Independent Cllr Mary Linehan Foley welcomed the news.
She said “Youghal as a heritage town is already included in Ireland’s Ancient East, the possibility of Youghalaween Spooktacular being added to this marketing programme can only be a positive for the area.”
The Youghal based Cllr said the town’s little known fact, of being home to Ireland’s last witch, to go on trial could be looked at by a twinning arrangement with Salem in Massachusetts.
It’s something Youghal4All would not rule out. Mr Hyde said with the assistance of the local authority the opportunity is there to establish a year round tourist plan similar to Salem.
In a late 17th century in a fit of hysteria the townsfolk pointed the finger of suspicion at Florence Newton a supposed witch.
Known as the "Witch of Youghal" she went on trial in 1661. The case against her is described as one of the most important examples of Irish witch trials, similar to witch trials in England, and the "most known of 17th-century witch trials in Ireland."
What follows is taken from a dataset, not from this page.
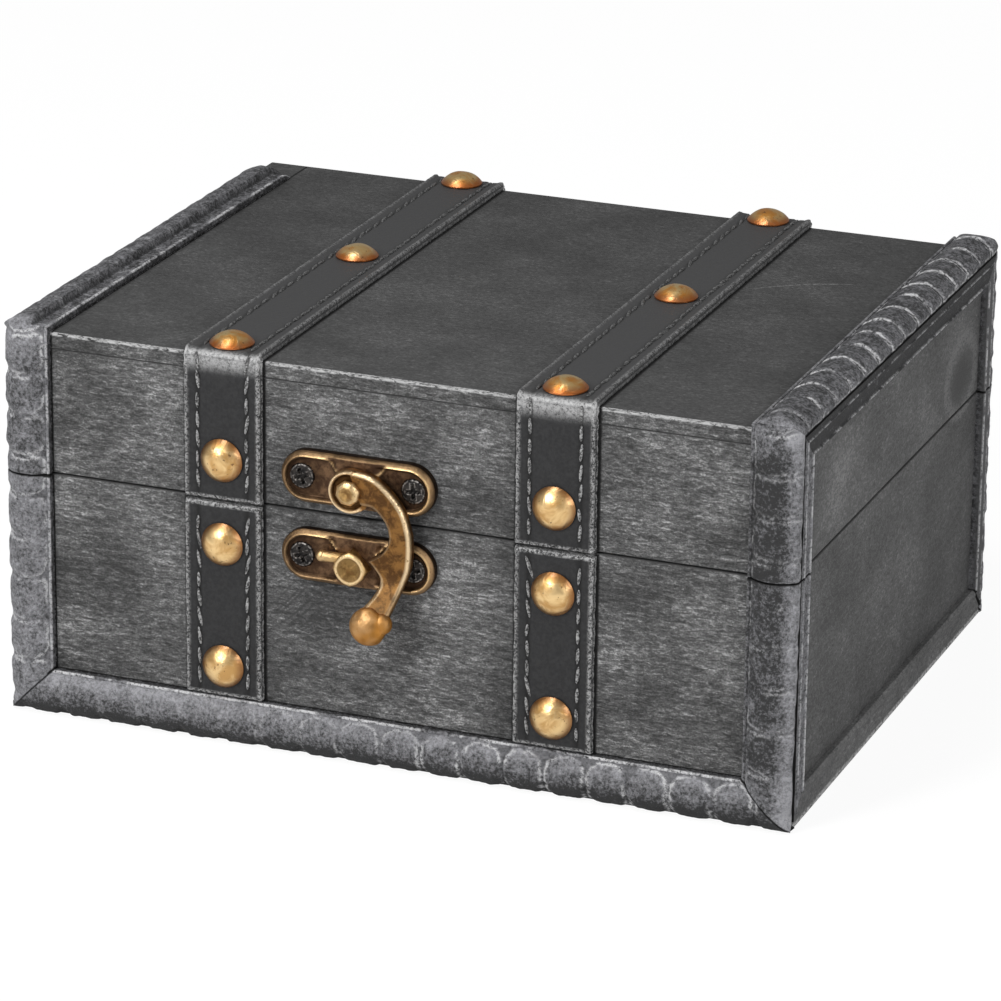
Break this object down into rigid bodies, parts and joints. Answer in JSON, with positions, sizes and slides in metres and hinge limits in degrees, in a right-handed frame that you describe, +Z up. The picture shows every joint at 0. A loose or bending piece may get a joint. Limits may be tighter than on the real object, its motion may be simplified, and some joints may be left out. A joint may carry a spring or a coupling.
{
  "type": "treasure chest box",
  "caption": "Small wooden treasure chest with a hinged lid, pillow-embossed corner mouldings, studded leather straps and a swing hook latch.",
  "frame": {"origin": "middle of the outer box, on the surface that the chest stands on", "axes": "+Z up, -Y out of the front with the latch, +X to the right seen from the front"},
  "size_m": [0.181, 0.154, 0.0917],
  "materials": {
    "stained_wood": "charcoal grey stain with a light dry-brushed wash, matt",
    "bare_wood": "charcoal grey stain, matt",
    "moulding_wood": "embossed wood, charcoal stain rubbed back on the high spots",
    "strap_leather": "black leather with grey stitching and rubbed edges",
    "stud_brass": "antique brass, satin",
    "latch_bronze": "antique bronze with edges rubbed to gold",
    "hinge_brass": "antique brass, dull",
    "screw_steel": "blackened steel"
  },
  "bodies": {
    "base": {"base_front_board": "stained_wood", "base_back_board": "stained_wood", "base_left_end": "stained_wood", "base_right_end": "stained_wood", "base_floor": "bare_wood", "base_left_front_moulding": "moulding_wood", "base_right_front_moulding": "moulding_wood", "base_left_back_moulding": "moulding_wood", "base_right_back_moulding": "moulding_wood", "base_front_bottom_moulding": "moulding_wood", "base_back_bottom_moulding": "moulding_wood", "base_left_bottom_strip": "moulding_wood", "base_right_bottom_strip": "moulding_wood", "base_left_front_strap": "strap_leather", "base_right_front_strap": "strap_leather", "base_left_back_strap": "strap_leather", "base_right_back_strap": "strap_leather", "base_studs": "stud_brass", "catch_plate": "latch_bronze", "catch_post": "latch_bronze", "catch_screws": "screw_steel", "left_hinge_base_leaf": "hinge_brass", "right_hinge_base_leaf": "hinge_brass", "left_hinge_pin": "hinge_brass", "right_hinge_pin": "hinge_brass", "hinge_base_screws": "screw_steel"},
    "lid": {"lid_top_board": "stained_wood", "lid_front_rail": "stained_wood", "lid_back_rail": "stained_wood", "lid_left_end": "stained_wood", "lid_right_end": "stained_wood", "lid_left_front_moulding": "moulding_wood", "lid_right_front_moulding": "moulding_wood", "lid_left_back_moulding": "moulding_wood", "lid_right_back_moulding": "moulding_wood", "lid_left_top_moulding": "moulding_wood", "lid_right_top_moulding": "moulding_wood", "lid_left_strap": "strap_leather", "lid_right_strap": "strap_leather", "lid_studs": "stud_brass", "latch_plate": "latch_bronze", "latch_screws": "screw_steel", "latch_rivet": "latch_bronze", "left_hinge_lid_leaf": "hinge_brass", "right_hinge_lid_leaf": "hinge_brass", "hinge_lid_screws": "screw_steel"},
    "hook": {"latch_hook": "latch_bronze"}
  },
  "joints": [
    {"name": "lid_hinge", "type": "hinge", "parent": "base", "child": "lid", "pos_m": [0, 0.07495, 0.0555], "axis": [-1, 0, 0], "range_deg": [0, 110]},
    {"name": "hook_pivot", "type": "hinge", "parent": "lid", "child": "hook", "pos_m": [-0.0078, -0.06825, 0.0628], "axis": [0, -1, 0], "range_deg": [0, 95]}
  ]
}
Florence Newton was arrested and imprisoned 24 March 1661. She was put on trial 11 September 1661 and accused of having "enchanted" Mary Longdon and employing sorcery to cause the death of David Jones.
According to accounts of her trial, in Christmas of 1660, Newton was heard to mumble curses after she was denied a piece of beef at the house of John Pyne. Afterward, she met an employee of Pyne named Mary Longdon on the street and "violently" kissed her. Longdon then became sick, and experienced fits, cramps, and visions. Sorcery was suspected, and a coven of witches were claimed to exist in the area. Longdon claimed that Newton was responsible for her illness.
Newton was also accused of causing the death of David Jones by sorcery. At Newton's trial, the widow of Jones said that Newton had kissed the hand of Jones though the bars of a prison gate, and afterward, he had become sick and died after having screamed the name of Newton on his death bed.